Ive pretty much copied the multigpu example in the sdk. I get (way) worse performances though.
The code used to run on the gtx280 alone and the profiler reports 430ms. As a first try, ive split the work load in half between the gtx280 and 9800GTX.
The profiler now reports 1.5sec for half the work being done on the GTX280. Ive also tried to limit the number of GPUs being used to ‘1’, thus basicaly doing all the work on the GTX280 but still using host threads generations and the computation time logicaly raised to around 3 secs.
I dont get why this is much slower than a non cpu threaded application where all the work is done on the GTX280, any ideas?
Im using constant memory and textures defined in another file if this can cause problems… Populating both by each host thread.
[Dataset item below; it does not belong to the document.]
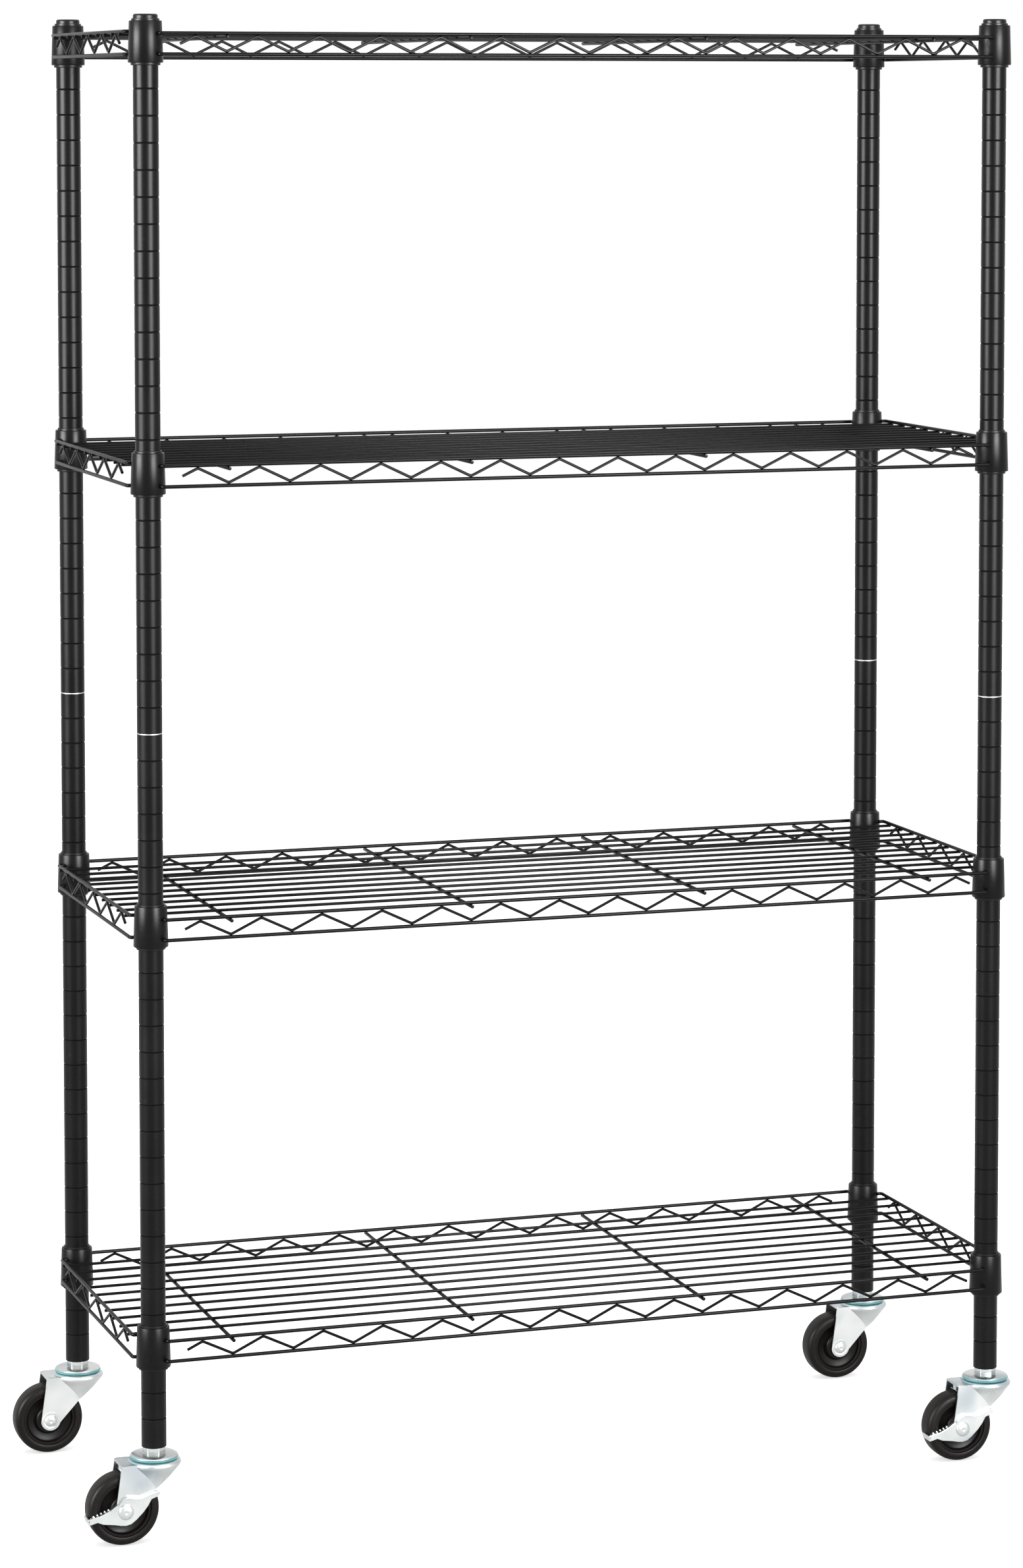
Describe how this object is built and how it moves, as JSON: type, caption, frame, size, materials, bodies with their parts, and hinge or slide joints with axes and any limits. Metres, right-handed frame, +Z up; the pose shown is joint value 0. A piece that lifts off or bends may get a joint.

As was to be expected, my mistake had nothing to do with multigpu code! I was just forgetting to initialize one of the constant in the single gpu configuration, causing the whole kernel execution to bypass the costly branch in the code, thus ending much quicker.
My face is indeed quite red.
Now i just need another GTX280. The 9800GTX is slower at doing half the work than the GTX280 is at doing the whole work, so this is quite useless :)